Approximation methods for solving direct and inverse problems in earth exploration (Q2787997)

The book is devoted to approximate methods of solving direct and inverse problems of gravimetry. It consists of 8 chapters and an appendix. The first chapter gives a brief overview of research on approximate methods for solving the direct and inverse gravimetric problems. Besides, this chapter contains the material used in the main part of the book. The second chapter consists of six sections. In the first section, the smoothness of potential fields is investigated. The other sections are devoted to the construction of various algorithms for the reconstruction of potential fields. In the third chapter the expansion of potential fields into series of spherical functions are investigated. The fourth chapter is devoted to approximate methods of representation of the potential fields into a series of spherical functions. In the fifth chapter main attention is paid to the construction and generalization of iterative methods. The sixth chapter is devoted to solving of inverse problems of potential theory.
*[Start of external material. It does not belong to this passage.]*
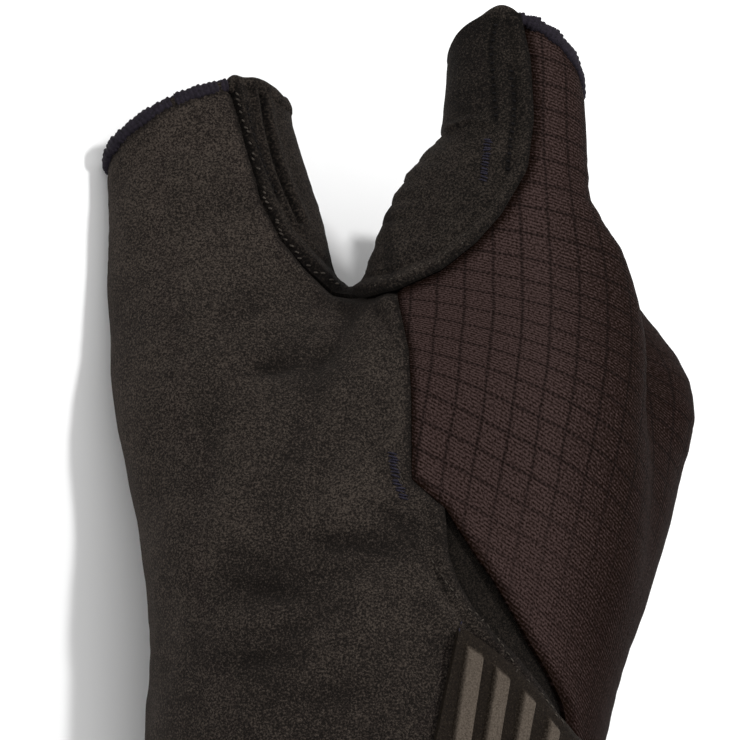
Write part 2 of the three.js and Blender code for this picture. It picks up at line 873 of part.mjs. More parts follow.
// Closed solid between two depths below a skin
function thicken(skin, top, bottom) {
  const count = skin.points.length;
  const normals = skin.points.map((p) => unit(slopeAt(p, PANEL_WALL)));
  const points = [
    ...skin.points.map((p, i) => along(p, normals[i], -top)),
    ...skin.points.map((p, i) => along(p, normals[i], -bottom)),
  ];
  const triangles = [];
  const edges = new Set();
  for (const [a, b, c] of skin.triangles) {
    triangles.push([a, b, c], [a + count, c + count, b + count]);
    for (const [i, j] of [[a, b], [b, c], [c, a]]) edges.add(`${i}_${j}`);
  }
  for (const edge of edges) {
    const [i, j] = edge.split('_').map(Number);
    if (edges.has(`${j}_${i}`)) continue;
    triangles.push([j, i, i + count], [j, i + count, j + count]);
  }
  return { points, triangles };
}

// Loop of points round an open end, halfway through the wall
function rimLoop(centre, normal, wide, deep, steps) {
  const depth = PANEL_WALL / 2;
  const loop = [];
  for (let i = 0; i < steps; i++) {
    const turn = (2 * Math.PI * i) / steps;
    const flat = add(scale(wide, Math.cos(turn)), scale(deep, Math.sin(turn)));
    const ray = unit(along(flat, normal, -dot(flat, normal)));
    let inner = 1;
    while (glove(along(centre, ray, inner + 1)) < -depth && inner < 80) inner += 1;
    let outer = inner + 1;
    for (let n = 0; n < 30; n++) {
      const middle = (inner + outer) / 2;
      if (glove(along(centre, ray, middle)) < -depth) inner = middle;
      else outer = middle;
    }
    loop.push(along(centre, ray, inner));
  }
  return loop;
}

// Bound edge: a six-sided cord round an open end
function binding(loop, normal) {
  const count = loop.length;
  const half = BINDING_WIDTH / 2;
  const thick = BINDING_THICKNESS / 2;
  const section = [
    [0, 0],
    [half * 0.5, thick],
    [half * 1.5, thick],
    [half * 2, 0],
    [half * 1.5, -thick],
    [half * 0.5, -thick],
  ];
  const points = [];
  loop.forEach((p, i) => {
    const run = unit(sub(loop[(i + 1) % count], loop[(i + count - 1) % count]));
    const slope = slopeAt(p);
    const outward = unit(along(slope, run, -dot(slope, run)));
    let down = cross(outward, run);
    if (dot(down, normal) > 0) down = scale(down, -1);
    for (const [d, n] of section) {
      const q = along(along(p, down, d), outward, n);
      points.push(along(q, TABLE_NORMAL, Math.max(0, -tableHeight(q))));
    }
  });
  const triangles = [];
  const sides = section.length;
  for (let i = 0; i < count; i++) {
    for (let j = 0; j < sides; j++) {
      const a = i * sides + j;
      const b = i * sides + ((j + 1) % sides);
      const c = ((i + 1) % count) * sides + j;
      const d = ((i + 1) % count) * sides + ((j + 1) % sides);
      triangles.push([a, b, d], [a, d, c]);
    }
  }
  return { points, triangles };
}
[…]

The method of reducing inverse problems to the nonlinear singular integral equations is presented. Various iterative methods for solving of the obtained nonlinear singular integral equations are proposed and validated. In the seventh chapter, approximate methods of analytic continuation of potential fields are considered. The main mathematical apparatus used in this chapter are the multidimensional analogs of Cauchy type and the Stratton-Chu integrals. In the last chapter algorithms of numerical approximation of transformations of potential fields are presented. In the appendix the developed programs are described and solution of model examples is given.